2. Do I need to memorize every formula from my physics textbook?
No. That is how students drown. For mechanics and kinematics, you need maybe a dozen formulas total, tied to the 8 problem types above. If you cannot place an equation in a specific use-case (“I use this only when…”) it is clutter. Focus on: the 3–4 kinematics equations, F = ma + friction/tension/normal, W = Fd cosθ, K = ½mv², U = mgh and ½kx², p = mv, a_c = v²/r, and T = 2π√(m/k). That is the core.
3. Should I always try to use energy instead of forces and kinematics?
No, but it is often cleaner. Use energy when you care about speeds at different positions and can ignore or easily integrate nonconservative forces (like friction). Use F = ma + kinematics when you care about acceleration, tension, normal force, or when forces change direction in a way that matters. Good rule: if the question literally asks for a force or an acceleration at some instant, start with forces; if it asks for a speed after some motion, start with energy.
4. Why do I keep getting tripped up on free-body diagram problems?
Because you are probably skipping the diagram and solving in your head. MCAT time pressure makes people shortcut the one step they cannot shortcut. Force questions are not about plugging into equations. They are about correctly identifying all forces and their directions, then projecting along sensible axes. If you force yourself to sketch every block/mass with arrows for just one week of practice, your accuracy will jump. It feels slower at first. It is not.
5. How do I know when to use momentum conservation versus energy conservation?

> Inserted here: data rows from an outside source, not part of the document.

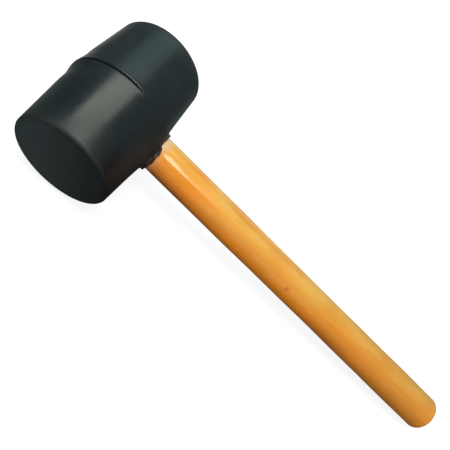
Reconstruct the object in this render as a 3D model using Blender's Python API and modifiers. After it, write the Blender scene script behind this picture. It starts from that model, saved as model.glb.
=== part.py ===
"""Rubber mallet: a moulded rubber head wedged on a turned hardwood handle in a blind eye.

Run with blender --background --python part.py. Units are metres. The mallet lies on its
side on z = 0: the handle runs along +X, the head from face to face along Y, and Z is up.
The origin is the middle of the bounding box's underside.
"""

import math

import bmesh
import bpy

GAP = 0.0003  # left between pieces that touch

# Rubber head
HEAD_LENGTH = 0.112  # from striking face to striking face
HEAD_RADIUS = 0.038  # of both halves where they meet, at the parting line
HEAD_DRAFT = math.radians(3.5)  # each half tapers this much towards its face
FACE_ROUNDING = 0.002
FLASH_HEIGHT = 0.0007  # the thin ridge left round the parting line
FLASH_WIDTH = 0.0016
BOSS_RADIUS = 0.0151  # the collar round the eye, on the handle's side
BOSS_REACH = 0.0396  # its end plane, from the head's axis
BOSS_FLARE = 0.003  # the fillet that spreads the collar into the head
BOSS_ROUNDING = 0.0006

# Handle, with distances from the head's axis
NECK_RADIUS = 0.01315  # where it leaves the collar
BUTT_RADIUS = 0.0150
BUTT_REACH = 0.353
BUTT_ROUNDING = 0.0016
BUTT_CROWN = 0.0020  # height of the dome on the butt's end
TENON_REACH = 0.0260  # how far the tenon goes past the head's axis, in the blind eye
TENON_SHOULDER = 0.034  # where the handle starts to taper inside the eye
WAIST_RADIUS = 0.0122  # the tightest place of the tenon
WAIST_OFFSET = 0.002  # how far the waist is past the head's axis
TENON_RADIUS = 0.0129  # at the shoulder, and at the end that the wedge spreads

# Wedge in the tenon's end, driven home by the floor of the eye
WEDGE_TOP = 0.0042  # thickness at the tenon's end
WEDGE_TIP = 0.0010
WEDGE_DEPTH = 0.030
WEDGE_WIDTH = 2 * BOSS_RADIUS  # of its blank, which is trimmed to the tenon
KERF_RUNOUT = 0.002  # the kerf is sawn this much deeper than the wedge goes

TURNED_STEPS = 96
HALF_STEP = math.pi / TURNED_STEPS  # turns the handle and the eye off the head's own edges
ARC_STEPS = 4

# The flash ridge is the head's outermost line, below and at the top, and the box is centred on x = 0
AXIS_HEIGHT = HEAD_RADIUS + FLASH_HEIGHT
HEAD_X = (AXIS_HEIGHT - BUTT_REACH) / 2

QUARTER = math.pi / 2


def clear_scene():
    """Starts from an empty scene."""
    for obj in list(bpy.data.objects):
        bpy.data.objects.remove(obj, do_unlink=True)


def new_collection(name):
    """A collection in the scene."""
    made = bpy.data.collections.new(name)
    bpy.context.scene.collection.children.link(made)
    return made


def material(name, colour, roughness, metallic=0.0):
    """A Principled material of one colour."""
    made = bpy.data.materials.new(name)
    made.use_nodes = True
    shader = made.node_tree.nodes["Principled BSDF"]
    shader.inputs["Base Color"].default_value = (*colour, 1.0)
    shader.inputs["Roughness"].default_value = roughness
    shader.inputs["Metallic"].default_value = metallic
    return made


def place(mesh, name, rotation, collection):
    """An object on the head's centre, where the head's and the handle's axes cross."""
    obj = bpy.data.objects.new(name, mesh)
    obj.location = (HEAD_X, 0, AXIS_HEIGHT)
    obj.rotation_euler = rotation
    collection.objects.link(obj)
    return obj


def arc(centre, radius, start, end):
    """Points on an arc in the profile's plane, angles from the radial direction."""
    turns = [start + (end - start) * i / ARC_STEPS for i in range(ARC_STEPS + 1)]
    return [(centre[0] + radius * math.cos(t), centre[1] + radius * math.sin(t)) for t in turns]


def turned(name, profile, rotation, collection, start=HALF_STEP):
    """A solid of revolution about local Z. The profile is (radius, height), top to bottom."""
    mesh = bpy.data.meshes.new(name)
    edges = [(i, i + 1) for i in range(len(profile) - 1)]
    points = [(r * math.cos(start), r * math.sin(start), h) for r, h in profile]
    mesh.from_pydata(points, edges, [])
    obj = place(mesh, name, rotation, collection)
    screw = obj.modifiers.new("turn", "SCREW")
    screw.steps = TURNED_STEPS
    screw.render_steps = TURNED_STEPS
    screw.use_merge_vertices = True
    screw.merge_threshold = 0.00001
    return obj


def tapered_bar(name, reach, depth, width, top, tip, collection):
    """A wedge along the handle's axis: its top is at -reach, its tip depth further in."""
    shape = bmesh.new()
    bmesh.ops.create_cube(shape, size=1.0)
    for vert in shape.verts:
        at_tip = vert.co.x > 0
        thickness = tip if at_tip else top
        x = depth - reach if at_tip else -reach
        vert.co = (x, vert.co.y * width, vert.co.z * thickness)
    mesh = bpy.data.meshes.new(name)
    shape.to_mesh(mesh)
    shape.free()
    return place(mesh, name, (0, 0, 0), collection)


def boolean(obj, operation, other):
    """Joins, cuts or trims obj with other, which is then only a guide."""
    step = obj.modifiers.new(other.name, "BOOLEAN")
    step.operation = operation
    step.solver = "EXACT"
    step.object = other
    other.hide_render = True
    other.display_type = "WIRE"


def head_profile():
    """Both tapered halves of the head, with the rounded face edges and the flash ridge."""
    half = HEAD_LENGTH / 2
    slope = math.tan(HEAD_DRAFT)
    ridge = FLASH_WIDTH / 2
    edge_radius = HEAD_RADIUS - half * slope
    centre = (edge_radius - FACE_ROUNDING, half - FACE_ROUNDING)
    upper = [(0, half)] + arc(centre, FACE_ROUNDING, QUARTER, HEAD_DRAFT)
    upper += [(HEAD_RADIUS - ridge * slope, ridge), (HEAD_RADIUS + FLASH_HEIGHT, ridge / 4)]
    return upper + [(r, -h) for r, h in reversed(upper)]


def boss_profile():
    """The collar round the eye: a rounded rim and a fillet that spreads into the head."""
    rim = arc((BOSS_RADIUS - BOSS_ROUNDING, BOSS_REACH - BOSS_ROUNDING), BOSS_ROUNDING, QUARTER, 0)
    foot = HEAD_RADIUS - BOSS_FLARE
    fillet = arc((BOSS_RADIUS + BOSS_FLARE, foot), BOSS_FLARE, 2 * QUARTER, 3 * QUARTER)
    return [(0, BOSS_REACH)] + rim + fillet[:-1] + [(BOSS_RADIUS + BOSS_FLARE / 2, 0), (0, 0)]


def tenon_profile(play):
    """The part of the handle inside the eye, butt side first. The eye itself has more play."""
    return [
        (NECK_RADIUS + play, BOSS_REACH),
        (TENON_RADIUS + play, TENON_SHOULDER),
        (WAIST_RADIUS + play, -WAIST_OFFSET),
        (TENON_RADIUS + play, -TENON_REACH),
    ]


def handle_profile():
    """The whole handle from the middle of the butt to the middle of the tenon's end."""
    flat = BUTT_RADIUS - BUTT_ROUNDING
    end = BUTT_REACH - BUTT_CROWN
    corner = arc((flat, end - BUTT_ROUNDING), BUTT_ROUNDING, QUARTER, 0)
    dome = [(0, BUTT_REACH), (flat * 0.5, BUTT_REACH - BUTT_CROWN * 0.25)]
    return dome + corner + tenon_profile(0) + [(0, -TENON_REACH)]


def eye_profile():
    """The blind hole in the head, run out past the boss."""
    past = HEAD_RADIUS * 1.5
    bore = tenon_profile(GAP)
    floor = -TENON_REACH - GAP
    return [(0, past), (bore[0][0], past)] + bore + [(bore[-1][0], floor), (0, floor)]


def kerf_cutter(collection):
    """The sawn slot for the wedge: the wedge's shape with the gap all round, open at the end."""
    slope = (WEDGE_TOP - WEDGE_TIP) / WEDGE_DEPTH
    open_by = 0.01
    return tapered_bar(
        "kerf",
        TENON_REACH + open_by,
        WEDGE_DEPTH + open_by + KERF_RUNOUT,
        WEDGE_WIDTH + 2 * GAP,
        WEDGE_TOP + 2 * GAP + slope * open_by,
        WEDGE_TIP + 2 * GAP - slope * KERF_RUNOUT,
        collection,
    )


def make_head(parts, guides):
    """The moulded rubber head with its boss and its blind eye."""
    head = turned("rubber_head", head_profile(), (-QUARTER, 0, 0), parts, start=0)
    boolean(head, "UNION", turned("boss", boss_profile(), (0, QUARTER, 0), guides))
    boolean(head, "DIFFERENCE", turned("eye", eye_profile(), (0, QUARTER, 0), guides))
    return head


def make_handle_and_wedge(parts, guides):
    """The handle, and the wooden wedge in the kerf at its tenon's end."""
    handle = turned("handle", handle_profile(), (0, QUARTER, 0), parts)
    wedge_size = (TENON_REACH, WEDGE_DEPTH, WEDGE_WIDTH, WEDGE_TOP, WEDGE_TIP)
    wedge = tapered_bar("wood_wedge", *wedge_size, parts)
    boolean(wedge, "INTERSECT", turned("wedge_trim", handle_profile(), (0, QUARTER, 0), guides))
    boolean(handle, "DIFFERENCE", kerf_cutter(guides))
    return handle, wedge


def finish_mesh(obj, look):
    """Applies the modifiers, then sets the shading and the material."""
    state = obj.evaluated_get(bpy.context.evaluated_depsgraph_get())
    obj.data = bpy.data.meshes.new_from_object(state)
    obj.modifiers.clear()
    obj.data.shade_smooth()
    obj.data.set_sharp_from_angle(angle=math.radians(30))
    obj.data.materials.clear()
    obj.data.materials.append(look)


def main():
    clear_scene()
    parts = new_collection("rubber_mallet")
    guides = new_collection("cutters")
    head = make_head(parts, guides)
    handle, wedge = make_handle_and_wedge(parts, guides)
    bpy.context.view_layer.update()
    finish_mesh(head, material("black_rubber", (0.020, 0.023, 0.024), 0.45))
    finish_mesh(handle, material("lacquered_hardwood", (0.62, 0.31, 0.07), 0.25))
    finish_mesh(wedge, material("wedge_hardwood", (0.55, 0.36, 0.17), 0.65))


main()
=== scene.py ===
"""Looks of the rubber mallet: a fine head and handle round the CAD frame, and the studio.

The near mould half is at -Y and the far one at +Y. The head's top is the side away from the
handle. Angles round the head are counted from the handle over the upper side to the head's top,
and angles round the handle and the collar from +Y over the upper side.
"""

import math

import bmesh
import bpy
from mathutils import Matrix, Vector, noise


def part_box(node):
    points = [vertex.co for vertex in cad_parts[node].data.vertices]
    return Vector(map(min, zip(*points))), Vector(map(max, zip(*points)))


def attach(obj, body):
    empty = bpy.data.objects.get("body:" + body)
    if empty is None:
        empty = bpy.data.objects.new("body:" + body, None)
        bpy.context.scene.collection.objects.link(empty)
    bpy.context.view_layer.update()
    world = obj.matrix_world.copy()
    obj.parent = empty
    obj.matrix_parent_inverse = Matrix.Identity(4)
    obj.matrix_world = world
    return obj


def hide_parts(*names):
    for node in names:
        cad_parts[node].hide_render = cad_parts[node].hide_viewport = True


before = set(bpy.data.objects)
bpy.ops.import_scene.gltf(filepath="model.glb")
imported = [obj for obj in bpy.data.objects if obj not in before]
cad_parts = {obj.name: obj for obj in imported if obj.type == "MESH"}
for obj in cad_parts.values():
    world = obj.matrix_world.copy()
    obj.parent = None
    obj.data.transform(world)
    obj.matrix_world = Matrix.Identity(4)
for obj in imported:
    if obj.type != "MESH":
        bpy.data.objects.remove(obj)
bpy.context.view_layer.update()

MM = 0.001

# The mallet, measured from the crossing of the head's and the handle's axes, as in the CAD
HEAD_HALF = 56.0 * MM
HEAD_RADIUS = 38.0 * MM
HEAD_DRAFT = math.radians(3.5)
NECK_RADIUS = 13.15 * MM
BUTT_RADIUS = 15.0 * MM
BUTT_REACH = 353.0 * MM
BUTT_ROUNDING = 1.6 * MM
BUTT_CROWN = 2.0 * MM
TENON_REACH = 26.0 * MM
TENON_SHOULDER = 34.0 * MM
TENON_RADIUS = 12.9 * MM
NECK_TAPER = 5.6 * MM  # from the shoulder to the place where NECK_RADIUS is measured
WAIST_RADIUS = 12.2 * MM
WAIST_X = -2.0 * MM
HEAD_CENTRE = Vector((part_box("handle")[1].x - BUTT_REACH, 0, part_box("rubber_head")[1].z / 2))

# The two mould halves don't quite meet: the far one sits a little towards the head's top
FAR_SHIFT = 0.6 * MM
FAR_GROWTH = 0.3 * MM
STEP_WIDTH = 0.16 * MM

# Angles round the head, in degrees, over which the parting line opens and closes again, and
# over which the forms of the head's top set in and fade out
SEAM_OPENS = (76, 92)
SEAM_CLOSES = (300, 250)
TOP_STARTS = (118, 160)
TOP_ENDS = (242, 200)
GROOVE_DEPTH = 0.95 * MM
GROOVE_WIDTH = 0.3 * MM
TOP_FLARE = 0.8 * MM
LIP_HEIGHT = 0.22 * MM

# Rounding and crown of the near and the far striking face
FACE_SHAPES = {-1: (1.8 * MM, 0.5 * MM), 1: (2.3 * MM, 1.0 * MM)}

# The mesh of the head
TURNS = 240
BLOCK_TURNS = 24  # half the width of the square round the eye, in turns
BLOCK_REACH = 24.0 * MM  # and its half length along the head
PATCH_RINGS = 9
BORE_RINGS = 20

# The collar round the eye
BOSS_RADIUS = 15.15 * MM
NEAR_GROWTH = 0.4 * MM  # how much thicker it is on the near mould half
NEAR_FILLET = 5.5 * MM
FAR_FILLET = 3.0 * MM
BOSS_EDGE = 0.5 * MM
BOSS_LEAST = 0.9 * MM  # the least height of the rim over the head
SLIT_DEPTH = 2.3 * MM
SLIT_LEVEL = 3.0 * MM  # below the rim
SLIT_WIDTH = 0.9 * MM
EYE_PLAY = 0.12 * MM

# The collar's reach along the handle, in mm: on the far half, how much more on the near half,
# and how far it is torn back
FAR_COLLAR = 38.2
NEAR_COLLAR_MORE = 2.1
TORN_DEPTH = 1.1

# The mesh of the handle: rings are closer together by the collar
HANDLE_TURNS = 96
FINE_STEP = 0.8 * MM
COARSE_STEP = 3.2 * MM
TENON_CHAMFER = 0.4 * MM
NECK_FLAT_DEPTH = 0.44 * MM

# The slot for the wedge
WEDGE_TIP_HALF = 0.5 * MM
KERF_ROOM = 0.1 * MM
KERF_RUNOUT = 2 * MM
KERF_OPEN = 1 * MM  # how far its cutter sticks out of the tenon's end

# The studio
LENS = 40.27
SENSOR = 36
CAMERA_PLACE = (12.95, -192.67, 296.05)  # in mm from the head's centre
CAMERA_TURN = (15.707, -32.509, 35.263)  # in degrees
FLOOR_SIZE = 16.0
BACKDROP_RADIUS = FLOOR_SIZE * 0.48
BELLY_ROOM = 0.45 * MM  # room under the head for the lips of the parting line
PAPER_GLOW = 0.84


def ramp(value, start, end):
    """Rises smoothly from 0 at start to 1 at end, or falls if end is lower."""
    t = min(max((value - start) / (end - start), 0.0), 1.0)
    return t * t * (3 - 2 * t)


def hump(value, centre, width):
    """A smooth bump of height 1."""
    return math.exp(-(((value - centre) / width) ** 2))


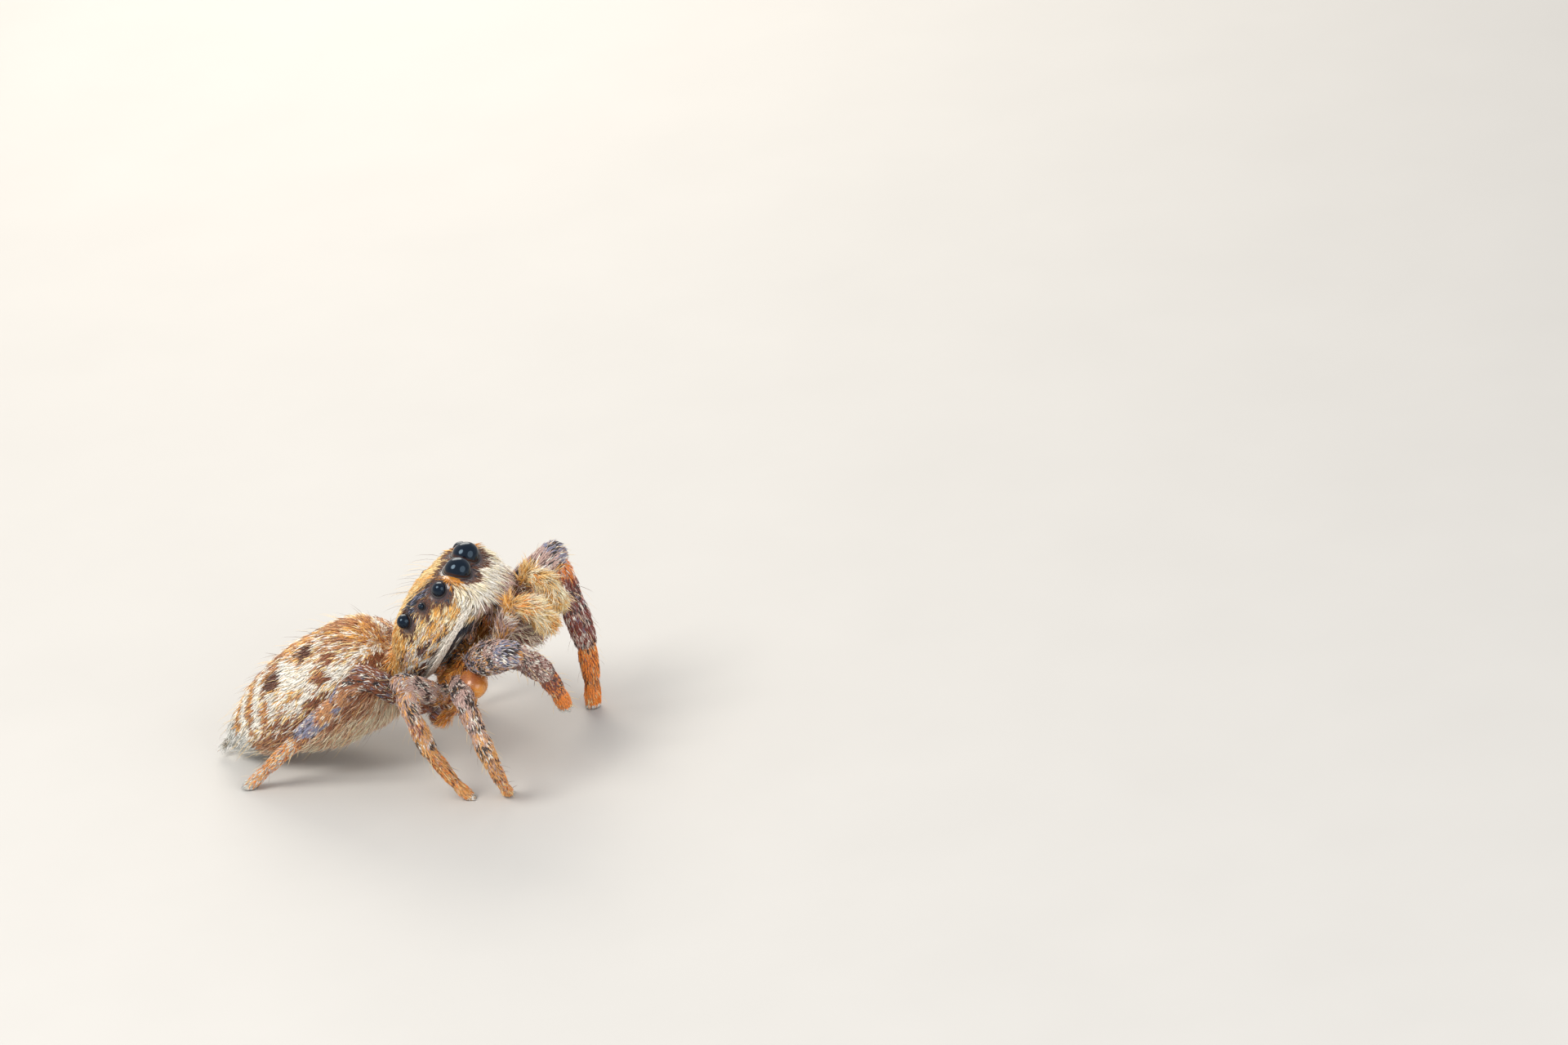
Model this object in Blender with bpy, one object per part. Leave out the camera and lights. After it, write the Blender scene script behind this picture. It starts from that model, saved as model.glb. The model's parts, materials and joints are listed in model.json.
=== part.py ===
"""A jumping spider (Salticidae, an adult female), life size, as a still museum-type model.

It stands with its front raised, its abdomen sloping down behind, its right front leg lifted and
its left front leg reaching out. It faces +X, its left side is +Y and the floor is z = 0.

Sizes below are in millimetres and degrees; MM turns them into metres where objects are made.
The carapace has a frame of its own (x forward from its rear edge, y to its left, z up from its
lower margin), and so has the abdomen (x forward from its rear end along its axis).
"""
import math

import bmesh
import bpy
from mathutils import Matrix, Vector

MM = 0.001

# Driving sizes
CARAPACE_LENGTH = 3.0
CARAPACE_HALF_WIDTH = 1.15
CARAPACE_HEIGHT = 1.5
CARAPACE_PITCH = 43.0
CARAPACE_REAR = Vector((0.27, 0.0, 1.55))
ABDOMEN_LENGTH = 4.05
ABDOMEN_HALF_WIDTH = 1.2
ABDOMEN_HALF_DEPTH = 1.1
ABDOMEN_PITCH = 29.0
ABDOMEN_REAR = Vector((-3.74, 0.0, 0.42))
SEAM = 0.05
SOCKET_GAP = 0.03
WELD_DISTANCE = 0.002

# How finely round pieces are divided
LEG_SIDES = 12
BODY_SIDES = 28
COXA_SIDES = 8

# Eyes: centre in the carapace frame on the left side, radius
EYES = {
    "anterior_median": ((2.77, 0.33, 1.11), 0.275),
    "anterior_lateral": ((2.49, 0.86, 1.19), 0.16),
    "posterior_median": ((2.02, 1.02, 1.24), 0.07),
    "posterior_lateral": ((1.47, 0.96, 1.26), 0.15),
}

# Where each leg leaves its coxa, in the carapace frame on the left side
LEG_ROOTS = {
    1: (1.82, 0.98, -0.34),
    2: (1.26, 1.04, -0.36),
    3: (0.72, 0.98, -0.36),
    4: (0.22, 0.80, -0.33),
}

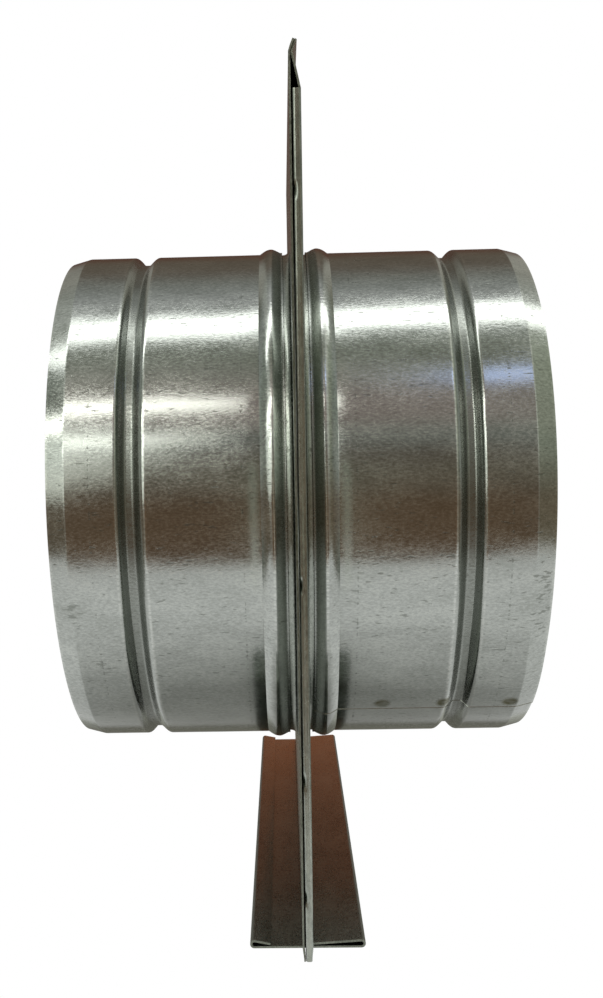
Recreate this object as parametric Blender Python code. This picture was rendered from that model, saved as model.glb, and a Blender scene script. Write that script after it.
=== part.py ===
"""Round duct damper: a sheet-steel slide gate between two rolled spigots.

The duct runs along X. The flat casing stands in the YZ plane and the gate slides in it along Z:
fully in, it shuts the bore, and its T-handle closes the notch at the foot of the casing. The
origin is on the duct's axis, midway between the two casing sheets. Lengths are in metres.
"""

import math

import bmesh
import bpy
from mathutils import Vector

MM = 0.001

# Spigots: thin tube with a tapered mouth, a rolled-in groove and a rolled-out bead
DUCT_RADIUS = 79.5 * MM          # outside of the plain tube, for a 160 mm duct
TUBE_WALL = 0.5 * MM
MOUTH_X = 70.4 * MM              # end of the spigot, from the casing's middle
LEAD_IN_LENGTH = 5.3 * MM
LEAD_IN_DROP = 1.4 * MM
GROOVE_FROM_MOUTH = 22.9 * MM
GROOVE_DEPTH = 2.4 * MM
GROOVE_MOUTH_SIDE = 3.7 * MM     # from the groove's floor to its edge nearer the mouth
GROOVE_BEAD_SIDE = 4.6 * MM
BEAD_FROM_END = 3.6 * MM         # from the tube's inner end to the top of the bead
BEAD_HEIGHT = 1.6 * MM
BEAD_MOUTH_SIDE = 3.4 * MM
BEAD_CASING_SIDE = 3.0 * MM
TUBE_FLARE = 0.5 * MM            # the tube's inner end opens a little over the casing's fillet
TUBE_END_GAP = 2.2 * MM          # from the casing's face to the tube's inner end
LAP_EDGE_ANGLE = {"left": 310.0, "right": 230.0}   # degrees about +X from +Y, where the lap ends
FACETS = 48

# Casing: a flat sheet and a sheet whose side edges are folded into channels
CASING_SIDE_MARGIN = 22.0 * MM   # from the tube to the casing's side edge
CASING_END_MARGIN = 39.0 * MM    # from the tube to its top edge and to its foot
SHEET = 0.5 * MM
SEAT_GAP = 0.3 * MM              # between pieces that touch
BEND_INSIDE_RADIUS = 0.2 * MM
LIP_WIDTH = 8.0 * MM
FLAT_EDGE_INSET = 0.2 * MM       # the flat sheet's raw edge lies this far inside the channel's web
TOP_SEAM_HEIGHT = 11.3 * MM      # the folds stop this far below the top edge, and the sheets close
CLOSING_LENGTH = 8.4 * MM        # together in this part of it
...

Ask two questions. First: “Is there a collision or explosion?” If yes, think momentum first. Second: “Are there external net forces or clear nonconservative processes (heat, deformation)?” If so, you probably cannot conserve mechanical energy across that interaction, but you can often conserve momentum if the system is isolated. Collisions where objects stick: momentum conserved, KE lost. Smooth slides without friction: energy conserved, momentum not necessarily conserved for a single object. Treat each phase separately instead of trying to apply both everywhere.
Key points you should walk away with:
- MCAT mechanics is built from 8 recurring problem types. Your job is rapid recognition, not formula hoarding.
- Every mechanics stem reduces to one or two of: constant a kinematics, F = ma with a clean free-body diagram, energy, momentum, circular motion, or springs.
- The fastest solvers chunk multi-step questions into these types and use proportional reasoning, not heavy algebra.